The original intent was to have soft-sided luggage that could be tucked into any nook or cranny on a boat, unlike hard-sided luggage that was unmanageable on anything short of a megayacht. Duffels are practically required equipment for bareboat charters, and woe betide any bareboater who asks the charter company if they can store their suitcase in the office during a charter. 

Other additions to the traditional duffel include hard bottoms (to slow the baggage handlers down a bit) and wheels to help you roll your duffel from Gate 1 to Gate 427 as you change planes. Zippers and Velcro have replaced the old-fashioned drawstring, which never had to face a baggage carousel. 

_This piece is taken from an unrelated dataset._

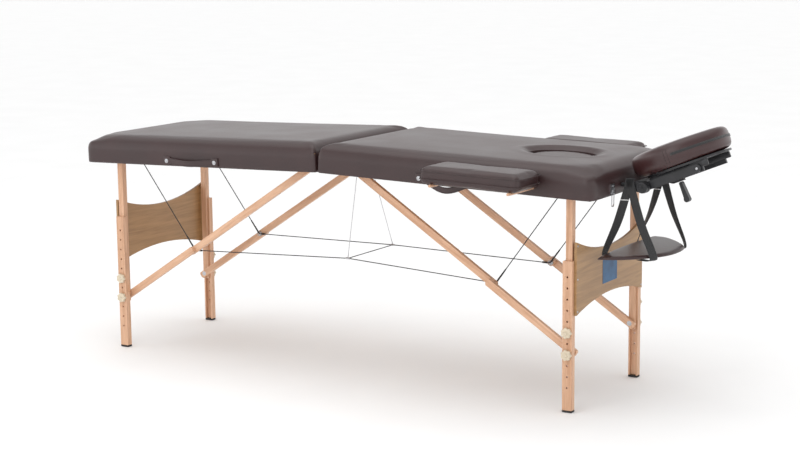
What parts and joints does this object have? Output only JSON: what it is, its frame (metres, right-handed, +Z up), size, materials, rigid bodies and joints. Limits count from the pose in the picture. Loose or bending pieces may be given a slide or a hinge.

Materials, oh my! My 1963 duffel was made from the same material that the sailmaker used to make covers for my early racing dinghies, meaning it was tough, ugly and canvaslike. 

Modern duffels make use of even tougher sailmaking fabrics such as Kevlar (a bulletproof duffel?) and ballistic nylons. They also have inside pockets for everything from wet bathing suits to laptop computers to shoes, and you need a map to find all the zippers.

One bit of wisdom about duffels that I can pass along is to make sure they are waterproof. It isn’t that I came up with this all by myself. As I was sitting in an inter-island puddle jumper en route to a bareboat charter, I saw my duffel bag sitting on the runway in the pouring rain. So, if you want that trashy spy novel tucked in your duffel to be readable during your charter and not a mushy lump, go waterproof.

SWMBO and I did weed out a couple of duffels that clearly had exceeded their sail-by date: ancient brass zippers corroded into frozenness, handles half-torn off (thank you American Airlines), and only a faint vestige of their original color showing through the grime and grease. SWMBO grudgingly gave up on tossing any more, but I’m penciling in D-Day (Duffel Day) on my calendar in 12 months. 

In the meantime, I’ve been trying to think up a way to point out that she has never used a Louis Vuitton America’s Cup bag that was given to her by Bruno Troublé, who headed up the America’s Cup Louis Vuitton Challenge Series for years. 

I expect to learn a great deal from how she handles it.